## START Provided material
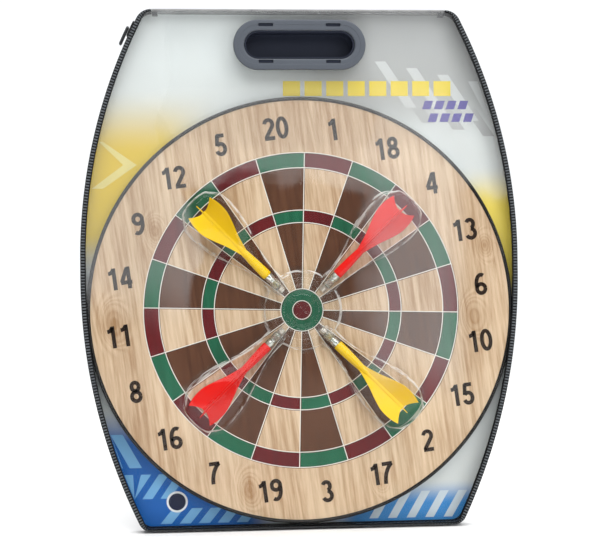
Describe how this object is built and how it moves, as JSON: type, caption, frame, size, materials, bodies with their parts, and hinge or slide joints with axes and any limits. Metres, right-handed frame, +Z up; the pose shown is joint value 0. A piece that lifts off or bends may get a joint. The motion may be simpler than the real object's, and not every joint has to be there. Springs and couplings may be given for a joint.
{
  "type": "magnetic dartboard in a carry case",
  "caption": "Round magnetic dartboard with wood-grain printed face, flighted darts under a clear tray, in a barrel-shaped zip case with clear front flap and oval grip.",
  "frame": {"origin": "point of the case's flat rear face straight behind the bull", "axes": "+Z up along the case, towards its grip; the front faces -Y; +X to the viewer's right"},
  "size_m": [0.392, 0.048, 0.4634],
  "materials": {
    "black_sheet": "matt black soft PVC sheet",
    "black_tape": "woven black polyester tape",
    "black_teeth": "moulded black acetal",
    "slate_plastic": "satin slate-black moulded plastic",
    "card_print": "glossy printed card in greys, yellow and blue",
    "clear_sheet": "clear soft PVC, wavy and glossy",
    "clear_tray": "clear vacuum-formed sheet",
    "printed_tinplate": "tinplate printed with a wood-grain dartboard",
    "fibreboard": "raw hardboard",
    "rim_black": "glossy black rolled edge",
    "back_paper": "matt black backing sheet",
    "zinc": "zinc-plated steel",
    "nickel": "bright nickel plating",
    "barrel_metal": "turned silver barrel",
    "yellow_plastic": "glossy yellow plastic",
    "red_plastic": "glossy red plastic"
  },
  "bodies": {
    "case": {"rear_panel": "black_sheet", "card_insert": "card_print", "gusset_left": "black_sheet", "gusset_right": "black_sheet", "gusset_bottom": "black_sheet", "gusset_top": "clear_sheet", "top_fold": "clear_sheet", "zip_tape_rear": "black_tape", "zip_teeth_rear": "black_teeth", "zip_stop_left": "black_teeth", "zip_stop_right": "black_teeth"},
    "flap": {"zip_teeth_front": "black_teeth", "zip_tape_front": "black_tape", "edge_binding": "black_tape", "window_sheet": "clear_sheet", "handle_bezel": "slate_plastic", "handle_cup": "slate_plastic"},
    "board": {"board_rim": "rim_black", "face_sheet": "printed_tinplate", "core_disc": "fibreboard", "backing_sheet": "back_paper", "hanger_plate": "zinc", "hanger_rivet_1": "zinc", "hanger_rivet_2": "zinc"},
    "tray": {"blister_tray": "clear_tray"},
    "zip_slider": {"zip_slider": "black_teeth"},
    "zip_puller": {"zip_puller": "black_teeth"},
    "dart_1": {"dart_1_magnet": "nickel", "dart_1_barrel": "barrel_metal", "dart_1_flight": "yellow_plastic"},
    "dart_2": {"dart_2_magnet": "nickel", "dart_2_barrel": "barrel_metal", "dart_2_flight": "red_plastic"},
    "dart_3": {"dart_3_magnet": "nickel", "dart_3_barrel": "barrel_metal", "dart_3_flight": "red_plastic"},
    "dart_4": {"dart_4_magnet": "nickel", "dart_4_barrel": "barrel_metal", "dart_4_flight": "yellow_plastic"}
  },
  "joints": [
    {"name": "flap_hinge", "type": "hinge", "parent": "case", "child": "flap", "pos_m": [0, -0.01525, 0.2674], "axis": [-1, 0, 0], "range_deg": [0, 150]},
    {"name": "slider_run", "type": "hinge", "parent": "case", "child": "zip_slider", "pos_m": [0.281, -0.00915, 0.045], "axis": [0, -1, 0], "range_deg": [0, 22]},
    {"name": "puller_hinge", "type": "hinge", "parent": "zip_slider", "child": "zip_puller", "pos_m": [-0.15215, -0.00915, 0.25253], "axis": [0, 1, 0], "range_deg": [0, 150]},
    {"name": "board_lift", "type": "slide", "parent": "case", "child": "board", "axis": [0, -1, 0], "range_m": [0, 0.12]},
    {"name": "tray_lift", "type": "slide", "parent": "board", "child": "tray", "axis": [0, -1, 0], "range_m": [0, 0.132]},
    {"name": "dart_1_lift", "type": "slide", "parent": "board", "child": "dart_1", "axis": [0, -1, 0], "range_m": [0, 0.07]},
    {"name": "dart_2_lift", "type": "slide", "parent": "board", "child": "dart_2", "axis": [0, -1, 0], "range_m": [0, 0.07]},
    {"name": "dart_3_lift", "type": "slide", "parent": "board", "child": "dart_3", "axis": [0, -1, 0], "range_m": [0, 0.07]},
    {"name": "dart_4_lift", "type": "slide", "parent": "board", "child": "dart_4", "axis": [0, -1, 0], "range_m": [0, 0.07]}
  ],
  "couplings": [
    {"joint": "board_lift", "follows": "flap_hinge", "m_per_rad": 0.045},
    {"joint": "tray_lift", "follows": "flap_hinge", "m_per_rad": 0.05},
    {"joint": "dart_1_lift", "follows": "flap_hinge", "m_per_rad": 0.025},
    {"joint": "dart_2_lift", "follows": "flap_hinge", "m_per_rad": 0.025},
    {"joint": "dart_3_lift", "follows": "flap_hinge", "m_per_rad": 0.025},
    {"joint": "dart_4_lift", "follows": "flap_hinge", "m_per_rad": 0.025}
  ]
}
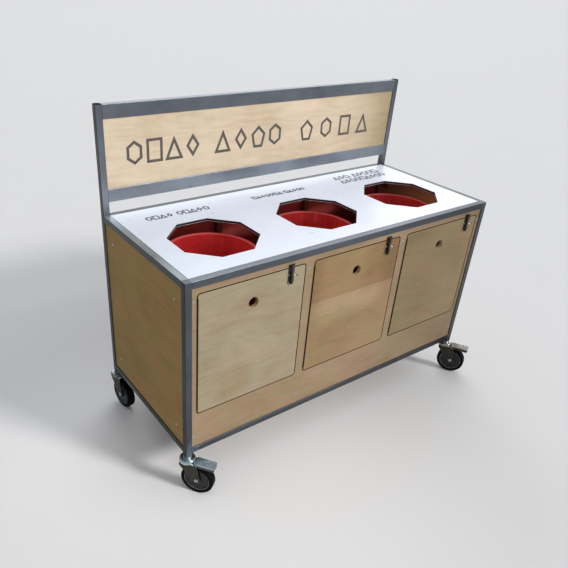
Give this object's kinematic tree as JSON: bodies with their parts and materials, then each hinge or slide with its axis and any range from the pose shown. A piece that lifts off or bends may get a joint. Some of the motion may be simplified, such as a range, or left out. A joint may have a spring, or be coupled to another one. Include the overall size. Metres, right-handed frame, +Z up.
{
  "type": "recycling bin station",
  "caption": "Wheeled waste-sorting cabinet with octagonal chutes over lift-out bins, side-hung plywood doors with bolts, and a raised sign board.",
  "frame": {"origin": "on the floor, under the middle of the cabinet's footprint", "axes": "+X to the right along the cabinet, +Y to the back, +Z up; the doors face -Y"},
  "size_m": [1.5299, 0.7226, 1.2525],
  "materials": {
    "frame_steel": "satin blue-grey powder coat",
    "birch_plywood": "clear satin lacquer",
    "inner_plywood": "unfinished",
    "black_plastic": "moulded",
    "white_laminate": "satin white decor on a black core",
    "zinc_plate": "bright zinc plate",
    "black_steel": "black japanned",
    "red_plastic": "smooth moulded",
    "grey_plastic": "moulded",
    "tyre_rubber": "matt"
  },
  "bodies": {
    "cabinet": {"front_left_post": "frame_steel", "front_right_post": "frame_steel", "rear_left_post": "frame_steel", "rear_right_post": "frame_steel", "top_front_rail": "frame_steel", "top_rear_rail": "frame_steel", "bottom_front_rail": "frame_steel", "bottom_rear_rail": "frame_steel", "end_rails": "frame_steel", "inner_frame": "frame_steel", "panel_cleats": "frame_steel", "sign_rails": "frame_steel", "sign_panel": "birch_plywood", "post_end_caps": "black_plastic", "white_top": "white_laminate", "front_fascia": "birch_plywood", "left_side_panel": "birch_plywood", "right_side_panel": "birch_plywood", "rear_panel": "birch_plywood", "bin_shelf": "inner_plywood", "door_stops": "inner_plywood", "panel_screws": "zinc_plate", "left_bin": "red_plastic", "middle_bin": "red_plastic", "right_bin": "red_plastic", "hinge_fixed_leaves": "black_steel", "hinge_pins": "black_steel", "latch_keepers": "black_steel", "castor_stems": "zinc_plate"},
    "left_door": {"left_door": "birch_plywood", "left_hinge_leaf": "black_steel", "left_latch_body": "black_steel"},
    "left_bolt": {"left_latch_bolt": "black_steel"},
    "middle_door": {"middle_door": "birch_plywood", "middle_hinge_leaf": "black_steel", "middle_latch_body": "black_steel"},
    "middle_bolt": {"middle_latch_bolt": "black_steel"},
    "right_door": {"right_door": "birch_plywood", "right_hinge_leaf": "black_steel", "right_latch_body": "black_steel"},
    "right_bolt": {"right_latch_bolt": "black_steel"},
    "front_left_fork": {"front_left_fork": "zinc_plate", "front_left_axle": "zinc_plate"},
    "front_left_wheel": {"front_left_hub": "grey_plastic", "front_left_tyre": "tyre_rubber"},
    "front_left_pedal": {"front_left_pedal": "zinc_plate"},
    "front_right_fork": {"front_right_fork": "zinc_plate", "front_right_axle": "zinc_plate"},
    "front_right_wheel": {"front_right_hub": "grey_plastic", "front_right_tyre": "tyre_rubber"},
    "front_right_pedal": {"front_right_pedal": "zinc_plate"},
    "rear_left_fork": {"rear_left_fork": "zinc_plate", "rear_left_axle": "zinc_plate"},
    "rear_left_wheel": {"rear_left_hub": "grey_plastic", "rear_left_tyre": "tyre_rubber"},
    "rear_right_fork": {"rear_right_fork": "zinc_plate", "rear_right_axle": "zinc_plate"},
    "rear_right_wheel": {"rear_right_hub": "grey_plastic", "rear_right_tyre": "tyre_rubber"}
  },
  "joints": [
    {"name": "left_door_hinge", "type": "hinge", "parent": "cabinet", "child": "left_door", "pos_m": [-0.68335, -0.3048, 0.5745], "axis": [0, 0, -1], "range_deg": [0, 165]},
    {"name": "left_bolt_slide", "type": "slide", "parent": "left_door", "child": "left_bolt", "axis": [0, 0, 1], "range_m": [0, 0.012]},
    {"name": "middle_door_hinge", "type": "hinge", "parent": "cabinet", "child": "middle_door", "pos_m": [-0.21402, -0.3048, 0.5745], "axis": [0, 0, -1], "range_deg": [0, 165]},
    {"name": "middle_bolt_slide", "type": "slide", "parent": "middle_door", "child": "middle_bolt", "axis": [0, 0, 1], "range_m": [0, 0.012]},
    {"name": "right_door_hinge", "type": "hinge", "parent": "cabinet", "child": "right_door", "pos_m": [0.25532, -0.3048, 0.5745], "axis": [0, 0, -1], "range_deg": [0, 165]},
    {"name": "right_bolt_slide", "type": "slide", "parent": "right_door", "child": "right_bolt", "axis": [0, 0, 1], "range_m": [0, 0.012]},
    {"name": "front_left_swivel", "type": "hinge", "parent": "cabinet", "child": "front_left_fork", "pos_m": [-0.7165, -0.295, 0.157], "axis": [0, 0, 1], "continuous": true},
    {"name": "front_left_roll", "type": "hinge", "parent": "front_left_fork", "child": "front_left_wheel", "pos_m": [-0.69181, -0.32898, 0.0625], "axis": [0.809, 0.5878, 0], "continuous": true},
    {"name": "front_left_brake", "type": "hinge", "parent": "front_left_fork", "child": "front_left_pedal", "pos_m": [-0.6971, -0.3217, 0.13], "axis": [0.809, 0.5878, 0], "range_deg": [0, 8]},
    {"name": "front_right_swivel", "type": "hinge", "parent": "cabinet", "child": "front_right_fork", "pos_m": [0.7165, -0.295, 0.157], "axis": [0, 0, 1], "continuous": true},
    {"name": "front_right_roll", "type": "hinge", "parent": "front_right_fork", "child": "front_right_wheel", "pos_m": [0.73622, -0.33208, 0.0625], "axis": [0.8829, 0.4695, 0], "continuous": true},
    {"name": "front_right_brake", "type": "hinge", "parent": "front_right_fork", "child": "front_right_pedal", "pos_m": [0.73199, -0.32414, 0.13], "axis": [0.8829, 0.4695, 0], "range_deg": [0, 8]},
    {"name": "rear_left_swivel", "type": "hinge", "parent": "cabinet", "child": "rear_left_fork", "pos_m": [-0.7165, 0.295, 0.157], "axis": [0, 0, 1], "continuous": true},
    {"name": "rear_left_roll", "type": "hinge", "parent": "rear_left_fork", "child": "rear_left_wheel", "pos_m": [-0.71211, 0.25323, 0.0625], "axis": [0.9945, 0.1045, 0], "continuous": true},
    {"name": "rear_right_swivel", "type": "hinge", "parent": "cabinet", "child": "rear_right_fork", "pos_m": [0.7165, 0.295, 0.157], "axis": [0, 0, 1], "continuous": true},
    {"name": "rear_right_roll", "type": "hinge", "parent": "rear_right_fork", "child": "rear_right_wheel", "pos_m": [0.72948, 0.25506, 0.0625], "axis": [0.9511, 0.309, 0], "continuous": true}
  ]
}
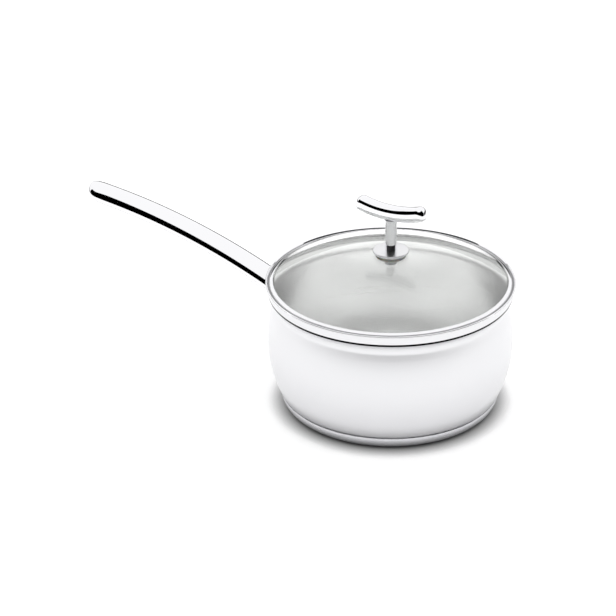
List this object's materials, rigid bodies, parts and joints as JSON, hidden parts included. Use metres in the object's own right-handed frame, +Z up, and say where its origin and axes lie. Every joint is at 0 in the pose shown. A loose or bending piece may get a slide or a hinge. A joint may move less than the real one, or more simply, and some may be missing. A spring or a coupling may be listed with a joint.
{
  "type": "saucepan",
  "caption": "Small bellied steel saucepan with a long hollow side handle and a domed glass lid that lifts off by a bar-shaped knob.",
  "frame": {"origin": "centre of the base's flat underside", "axes": "+Z up along the pot's axis, -X along the handle as seen from above, Y across the handle"},
  "size_m": [0.3157, 0.1676, 0.147],
  "materials": {
    "satin_steel": "stainless steel, satin outside and inside, rim band polished",
    "base_steel": "stainless steel, fine turned satin",
    "mirror_steel": "stainless steel, mirror polished",
    "plain_steel": "stainless steel, as stamped or turned",
    "base_aluminium": "pressed aluminium, hidden in the base",
    "lid_glass": "clear toughened glass, polished",
    "silicone": "translucent silicone rubber, matt",
    "nylon": "natural nylon"
  },
  "bodies": {
    "pot": {"pot_body": "satin_steel", "base_core": "base_aluminium", "base_skin": "base_steel", "handle_bracket": "plain_steel", "handle_lower_shell": "mirror_steel", "handle_upper_shell": "mirror_steel"},
    "lid": {"lid_glass": "lid_glass", "lid_ring": "mirror_steel", "knob_top_seal": "silicone", "knob_bush": "nylon", "knob_bottom_seal": "silicone"},
    "knob": {"knob_washer": "plain_steel", "knob_lock_washer": "plain_steel", "knob_screw": "plain_steel", "knob_foot_disc": "mirror_steel", "knob_stem": "mirror_steel", "knob_grip": "mirror_steel"}
  },
  "joints": [
    {"name": "lid_lift", "type": "slide", "parent": "pot", "child": "lid", "axis": [0, 0, 1], "range_m": [0, 0.12]},
    {"name": "knob_turn", "type": "hinge", "parent": "lid", "child": "knob", "pos_m": [0, 0, 0.11], "axis": [0, 0, 1], "continuous": true}
  ]
}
## END Provided material
• [Description of the task]:
How many lines of the data contain the word "bends"? Answer with the number alone.

• [Written answer]:
2